Archaeology Only some examples can be given here. For further information, see my study: Ancient Israel: What Do We Know and How Do We Know It? (2nd edn; London/New York: Bloomsbury T & T Clark, 2017), pp. xxii + 365. ISBN 978-0-567-67043-4.
Some associate archaeological finds with David when others argue there is no clear evidence: Khirbet Qeiyafa, a town in the Shephelah: some assume to have been built by David and made a part of his kingdom; others say town may have been built and settled by people not from Judah. Foundations of a building at top of the Stepped Stone Structure: identified by the excavator as part of David s palace; others have given it an altogether different identification: building most likely late Hellenistic.
Conclusions: Not difficult for historian to make case for historical Arthur or David. But still must allow that we know little about him: little in common with developed story filled-out legend so attractive to moderns. All episodes beloved of present-day audiences Arthur s sword from the stone, David s slaying of Goliath, Arthur and Guinevere, David and Bathsheba likely to be secondary accretions on the skeletal tradition preserved from the time of the historical figure.

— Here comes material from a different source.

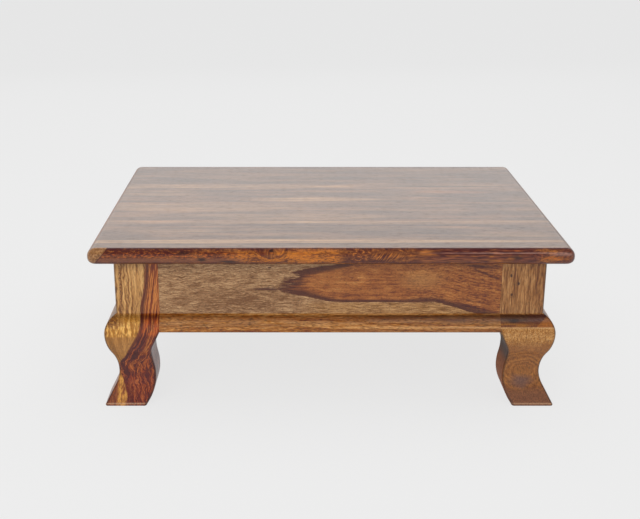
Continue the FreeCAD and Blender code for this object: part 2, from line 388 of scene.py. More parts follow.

Finally: The 11th and 10th centuries BCE in Palestine and the 5th and 6th centuries CE in Britain were truly Dark Ages in that the extant literary sources do not give us a history of these periods. A few data in the literary sources may well be historical, but for the most part we are dependent on archaeology: most important conclusion of the present study: it is the archaeology that allows us to write a history of such periods. Still have to be careful to avoid attempting to understand the archaeology by reading into it the picture of much later literary sources that have not been subjected to careful analysis and critical evaluation.